>> start PROVIDED DATA
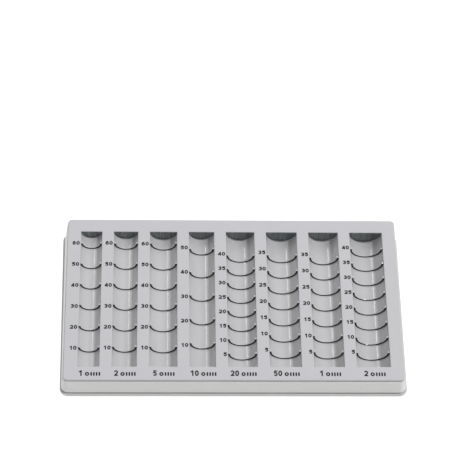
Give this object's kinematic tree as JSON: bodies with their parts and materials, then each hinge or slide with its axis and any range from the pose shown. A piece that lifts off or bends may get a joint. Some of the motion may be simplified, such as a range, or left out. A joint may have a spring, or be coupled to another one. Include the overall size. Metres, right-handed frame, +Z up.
{
  "type": "coin counting tray",
  "caption": "Sloping desktop tray with parallel half-round coin channels below a flat windowed plate; ribs and black marks in each channel count off coins.",
  "frame": {"origin": "centre of the bounding box at the table, under the middle of the tray", "axes": "+X to the right along the row of channels, +Y to the back, up the slope, +Z up"},
  "size_m": [0.2776, 0.155, 0.0311],
  "materials": {
    "plate": "fine matte",
    "shell": "satin",
    "base": "satin",
    "trough": "satin gloss",
    "mark": "matte",
    "pad": "matte",
    "rubber": "matte",
    "screw": "zinc plated"
  },
  "bodies": {
    "root": {"face_plate": "plate", "tray_body": "shell", "coin_trough_1c": "trough", "coin_trough_2c": "trough", "coin_trough_5c": "trough", "coin_trough_10c": "trough", "coin_trough_20c": "trough", "coin_trough_50c": "trough", "coin_trough_1e": "trough", "coin_trough_2e": "trough", "count_marks_1c": "mark", "count_marks_2c": "mark", "count_marks_5c": "mark", "count_marks_10c": "mark", "count_marks_20c": "mark", "count_marks_50c": "mark", "count_marks_1e": "mark", "count_marks_2e": "mark", "end_pad_1c": "pad", "end_pad_2c": "pad", "end_pad_5c": "pad", "end_pad_10c": "pad", "end_pad_20c": "pad", "end_pad_50c": "pad", "end_pad_1e": "pad", "end_pad_2e": "pad", "base_plate": "base", "rubber_feet": "rubber", "base_screws": "screw"}
  },
  "joints": []
}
>> end PROVIDED DATA
- [WHAT THE TASK REQUIRES]:
Write down the full listing again, exactly.

- [ANSWER BELOW]:
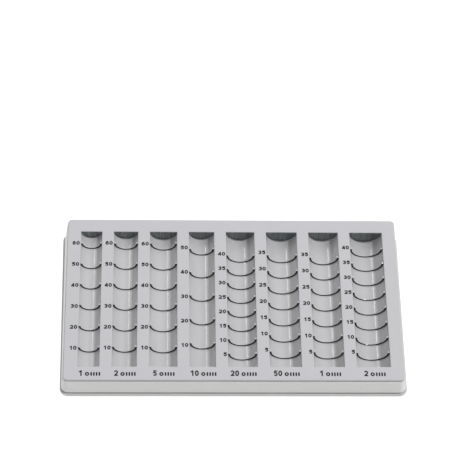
Give this object's kinematic tree as JSON: bodies with their parts and materials, then each hinge or slide with its axis and any range from the pose shown. A piece that lifts off or bends may get a joint. Some of the motion may be simplified, such as a range, or left out. A joint may have a spring, or be coupled to another one. Include the overall size. Metres, right-handed frame, +Z up.
{
  "type": "coin counting tray",
  "caption": "Sloping desktop tray with parallel half-round coin channels below a flat windowed plate; ribs and black marks in each channel count off coins.",
  "frame": {"origin": "centre of the bounding box at the table, under the middle of the tray", "axes": "+X to the right along the row of channels, +Y to the back, up the slope, +Z up"},
  "size_m": [0.2776, 0.155, 0.0311],
  "materials": {
    "plate": "fine matte",
    "shell": "satin",
    "base": "satin",
    "trough": "satin gloss",
    "mark": "matte",
    "pad": "matte",
    "rubber": "matte",
    "screw": "zinc plated"
  },
  "bodies": {
    "root": {"face_plate": "plate", "tray_body": "shell", "coin_trough_1c": "trough", "coin_trough_2c": "trough", "coin_trough_5c": "trough", "coin_trough_10c": "trough", "coin_trough_20c": "trough", "coin_trough_50c": "trough", "coin_trough_1e": "trough", "coin_trough_2e": "trough", "count_marks_1c": "mark", "count_marks_2c": "mark", "count_marks_5c": "mark", "count_marks_10c": "mark", "count_marks_20c": "mark", "count_marks_50c": "mark", "count_marks_1e": "mark", "count_marks_2e": "mark", "end_pad_1c": "pad", "end_pad_2c": "pad", "end_pad_5c": "pad", "end_pad_10c": "pad", "end_pad_20c": "pad", "end_pad_50c": "pad", "end_pad_1e": "pad", "end_pad_2e": "pad", "base_plate": "base", "rubber_feet": "rubber", "base_screws": "screw"}
  },
  "joints": []
}